*Written instruction*:
Quote the material below exactly as written, from the first line to the line that holds "the film carrier.", endpoints included.

(Entries with model source code)
____________

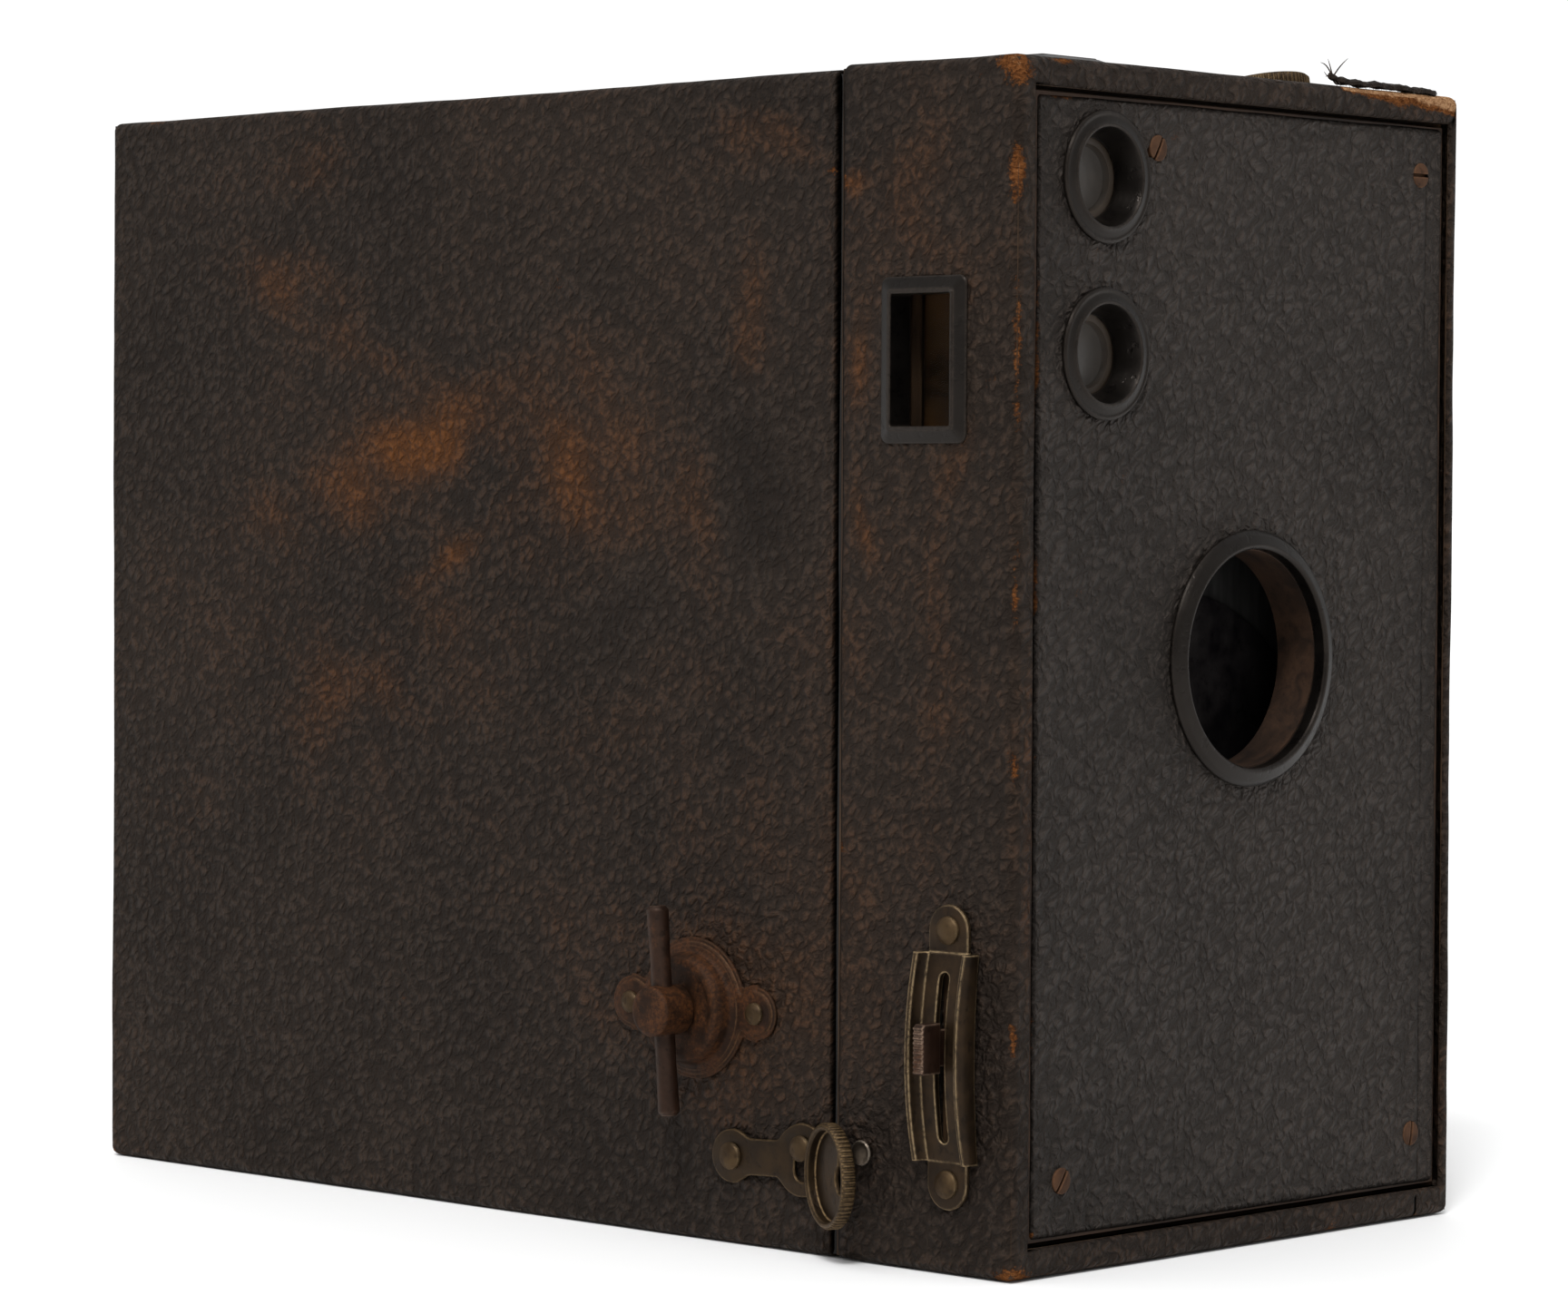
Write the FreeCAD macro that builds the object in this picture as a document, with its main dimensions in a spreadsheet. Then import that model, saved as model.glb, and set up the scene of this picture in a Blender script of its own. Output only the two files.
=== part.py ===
"""A box camera for roll film: a covered rear box and a front section that pulls out with the film carrier.

Frame: +Z up, the lens looks along -Y, the origin is the middle of the base. Millimetres.
"""

import FreeCAD, Part
import os
import re
import Sketcher

doc = FreeCAD.newDocument("box_camera")
sheet = doc.addObject("Spreadsheet::Sheet", "Sizes")

SIZES = {
    # the whole camera
    "width": 80.0,
    "height": 133.0,
    "depth": 154.0,
    "front_depth": 26.2,
    "skin": 0.5,
    "edge_round": 1.2,
    # rear box
    "rear_inset": 0.4,
    "rear_drop": 0.5,
    "seam_gap": 0.4,
    "board": 2.4,
    # front section
    "wall_left": 5.2,
    "wall_right": 4.8,
    "wall_low": 6.0,
    "wall_high": 6.0,
    "rear_board": 3.2,
    "lip_gap": 0.2,
    "lip_wall": 1.0,
    "lip_length": 6.0,
    "screw_block": 7.0,
    # recessed front panel
    "panel_left": 36.3,
    "panel_right": 37.6,
    "panel_low": 4.0,
    "panel_high": 129.1,
    "panel_recess": 0.6,
    "panel_skin": 0.4,
    "panel_board": 2.8,
    "panel_gap": 0.5,
    "screw_head": 1.45,
    "screw_shank": 0.8,
    "screw_length": 7.0,
    "screw_proud": 0.15,
    "screw_sink": 0.6,
    "slot_depth": 0.35,
    "slot_width": 0.4,
    # taking lens and shutter
    "lens_x": 1.6,
    "lens_z": 67.0,
    "bezel_radius": 14.6,
    "bezel_bore": 12.45,
    "bezel_lip": 0.6,
    "wood_bore": 12.3,
    "bezel_proud": 1.2,
    "lens_boss": 17.0,
    "boss_rise": 2.6,
    "block_back": 11.0,
    "lens_radius": 7.5,
    "lens_hole": 6.0,
    "cell_radius": 8.6,
    "cell_flange": 12.0,
    "shutter_front": 13.0,
    "shutter_board": 3.0,
    "disc_front": 12.1,
    "disc_sheet": 0.5,
    "disc_radius": 27.5,
    "disc_z": 47.0,
    "disc_rest": 127.5,
    "spring_coil": 2.6,
    "spring_wire": 0.25,
    "spring_leg": 14.0,
    "pivot_radius": 1.2,
    "running_gap": 0.05,
    "tool_over": 0.5,
    "post_gap": 0.8,
    "opening_gap": 0.5,
    "board_gap": 0.1,
    # stop slide and time slide
    "stop_front": 15.0,
    "stop_sheet": 0.6,
    "stop_width": 14.0,
    "stop_low": 33.0,
    "stop_step": 13.0,
    "stop_neck": 100.0,
    "stop_large": 5.0,
    "stop_medium": 3.5,
    "stop_small": 2.25,
    "tab_width": 7.0,
    "tab_proud": 0.9,
    "time_x": 24.0,
    "time_front": 12.3,
    "time_low": 96.0,
    "slide_gap": 0.15,
    # finders
    "finder_x": 24.6,
    "upper_z": 120.3,
    "lower_z": 100.9,
    "ring_radius": 7.3,
    "ring_tube": 6.4,
    "ring_bore": 5.7,
    "ring_proud": 1.1,
    "ring_bevel": 0.5,
    "ring_lip": 0.4,
    "bezel_bevel": 0.5,
    "ring_throat": 4.4,
    "ring_depth": 2.6,
    "funnel_depth": 0.9,
    "finder_lens": 5.2,
    "finder_lens_back": 4.2,
    "finder_lens_edge": 3.2,
    "finder_lens_crown": 2.65,
    "sleeve_depth": 2.6,
    "upper_mirror_drop": 1.1,
    "lower_mirror_drop": 0.8,
    "window_y": 13.55,
    "window_length": 14.5,
    "window_width": 8.7,
    "window_frame": 1.9,
    "window_proud": 0.8,
    "window_sleeve": 0.6,
    "glass_sheet": 1.0,
    "mirror_sheet": 1.2,
    "mirror_length": 20.5,
    "mirror_width": 10.8,
    "mirror_height": 17.0,
    "finder_wall": 1.0,
    "finder_right": 14.5,
    "finder_low": 88.0,
    "finder_middle": 110.4,
    # shutter lever and its plate on the left side
    "lever_y": 8.9,
    "lever_z": 24.0,
    "lever_pivot": 5.0,
    "lever_sheet": 0.8,
    "lever_boss": 3.2,
    "lever_height": 4.0,
    "lever_reach": 45.6,
    "tip_height": 5.5,
    "tip_sheet": 1.4,
    "tip_rise": 1.2,
    "plate_lobe": 2.85,
    "plate_pitch": 27.8,
    "plate_width": 8.0,
    "plate_length": 22.9,
    "plate_rise": 1.3,
    "plate_sheet": 0.6,
    "plate_trim": 0.3,
    "flange_edge": 3.5,
    "flange_end": 2.1,
    "lever_slot": 1.5,
    "lever_slot_length": 18.7,
    "slot_over": 0.3,
    # latches, sizes from the pivot rivet towards the front
    "latch_sheet": 0.5,
    "latch_lift": 0.1,
    "latch_lobe": 3.05,
    "latch_waist": 4.1,
    "latch_guide": 11.05,
    "guide_angle": 9.4,
    "guide_travel": 13.6,
    "guide_shank": 1.1,
    "guide_half": 1.2,
    "guide_head": 1.5,
    "crescent": 4.15,
    "cup_start": 12.95,
    "cup_radius": 5.85,
    "cup_drop": 0.4,
    "cup_wall": 0.75,
    "cup_height": 1.6,
    "side_tilt": 25.0,
    "top_tilt": 10.5,
    "stud_reach": 21.0,
    "stud_rise": 2.35,
    "stud_head": 1.4,
    "stud_shank": 0.7,
    "rivet_depth": 2.2,
    "stud_sheet": 0.4,
    "side_stud": 1.5,
    "top_stud": 0.8,
    "side_latch_y": 42.0,
    "side_latch_z": 10.2,
    "top_latch_x": 32.0,
    "bend_flat": 1.2,
    "keyhole_rise": 0.6,
    "keyhole_gap": 0.3,
    "keyhole_over": 0.2,
    # winding key
    "key_y": 48.3,
    "key_z": 26.6,
    "escutcheon": 8.05,
    "ear_reach": 9.95,
    "ear_radius": 3.0,
    "boss_radius": 6.4,
    "boss_proud": 3.0,
    "sheet": 0.6,
    "washer_radius": 5.5,
    "washer_rise": 1.0,
    "washer_edge": 0.4,
    "washer_flat": 1.2,
    "hub_round": 0.5,
    "hub_gap": 0.2,
    "key_shaft": 2.25,
    "key_hub": 2.85,
    "hub_end": 7.8,
    "rod_proud": 5.3,
    "rod_radius": 1.25,
    "rod_round": 0.5,
    "rod_length": 23.9,
    "rod_lean": 5.0,
    "blade_width": 4.0,
    "blade_sheet": 1.3,
    "blade_end": 33.4,
    "blade_gap": 0.15,
    "blade_reach": 0.2,
    # film spools, rollers and carrier
    "supply_z": 106.4,
    "spool_end": 34.2,
    "flange_face": 32.9,
    "flange_sheet": 0.7,
    "flange_radius": 13.5,
    "core_radius": 5.5,
    "spool_pin": 1.5,
    "pin_length": 3.0,
    "pin_gap": 0.3,
    "bracket_inner": 34.4,
    "bracket_sheet": 0.8,
    "bracket_half": 6.0,
    "bracket_end": 55.0,
    "notch_half": 3.2,
    "gate_front": 140.0,
    "gate_sheet": 3.0,
    "gate_half": 33.2,
    "gate_opening": 31.75,
    "gate_tall": 54.0,
    "gate_margin": 2.4,
    "roller_radius": 2.4,
    "axle_radius": 1.0,
    "roller_y": 143.0,
    "roller_z": 59.0,
    "roller_half": 31.6,
    "roller_gap": 0.2,
    "cone_wall": 1.2,
    "cone_start": 15.0,
    "cone_half": 13.0,
    # back and base fittings
    "red_z": 60.0,
    "red_glass": 6.0,
    "red_ring": 8.2,
    "bush_radius": 7.0,
    "bush_barrel": 5.0,
    "bush_length": 4.6,
    "bush_flange": 0.5,
    "bush_sink": 0.1,
    "back_ring_wall": 0.9,
    "back_ring_lip": 0.6,
    "back_ring_proud": 0.7,
    "back_glass": 1.0,
    "thread_radius": 2.55,
    "bush_y": 5.0,
    "strap_width": 13.0,
    "strap_half": 42.0,
    "strap_sheet": 1.5,
    "strap_rise": 1.2,
    "strap_flat": 14.0,
    "strap_bend": 6.0,
    "strap_gap": 0.05,
    "keeper_reach": 37.0,
    "keeper_half": 2.5,
    "keeper_foot": 4.2,
    "keeper_wall": 0.8,
    "keeper_rise": 0.7,
    "keeper_pin": 2.5,
    "strap_y": 12.0,
    "rivet_head": 1.6,
    "rivet_rise": 0.8,
    "rivet_shank": 0.9,
    "small_head": 1.3,
}

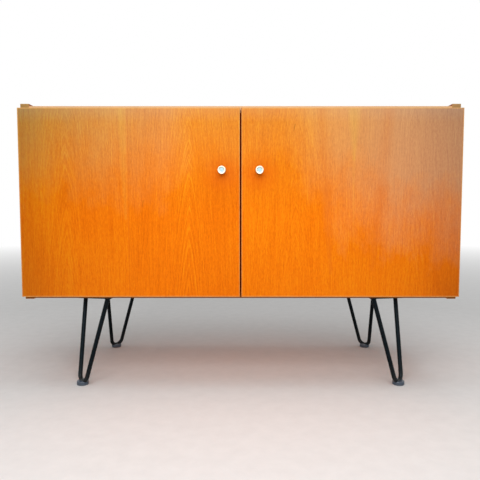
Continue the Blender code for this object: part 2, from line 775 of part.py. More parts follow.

____________

*Written reply*:
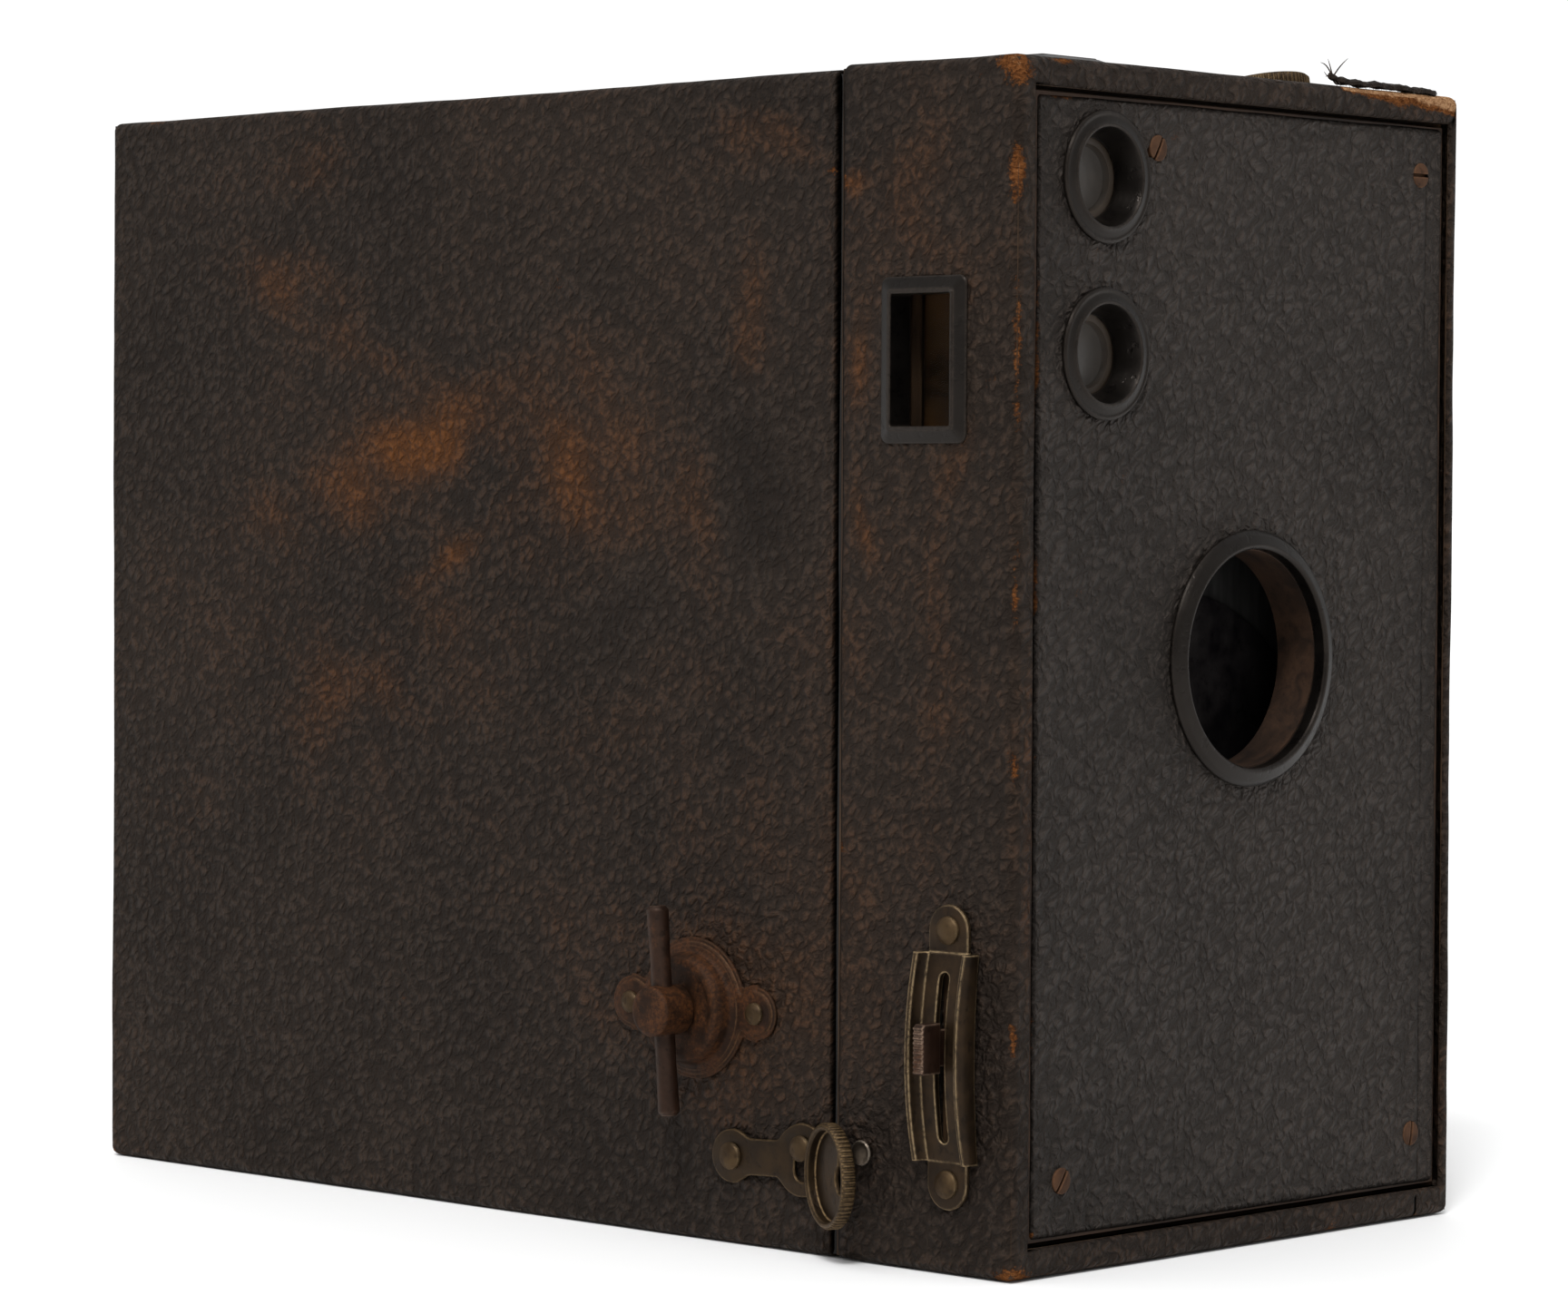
Write the FreeCAD macro that builds the object in this picture as a document, with its main dimensions in a spreadsheet. Then import that model, saved as model.glb, and set up the scene of this picture in a Blender script of its own. Output only the two files.
=== part.py ===
"""A box camera for roll film: a covered rear box and a front section that pulls out with the film carrier.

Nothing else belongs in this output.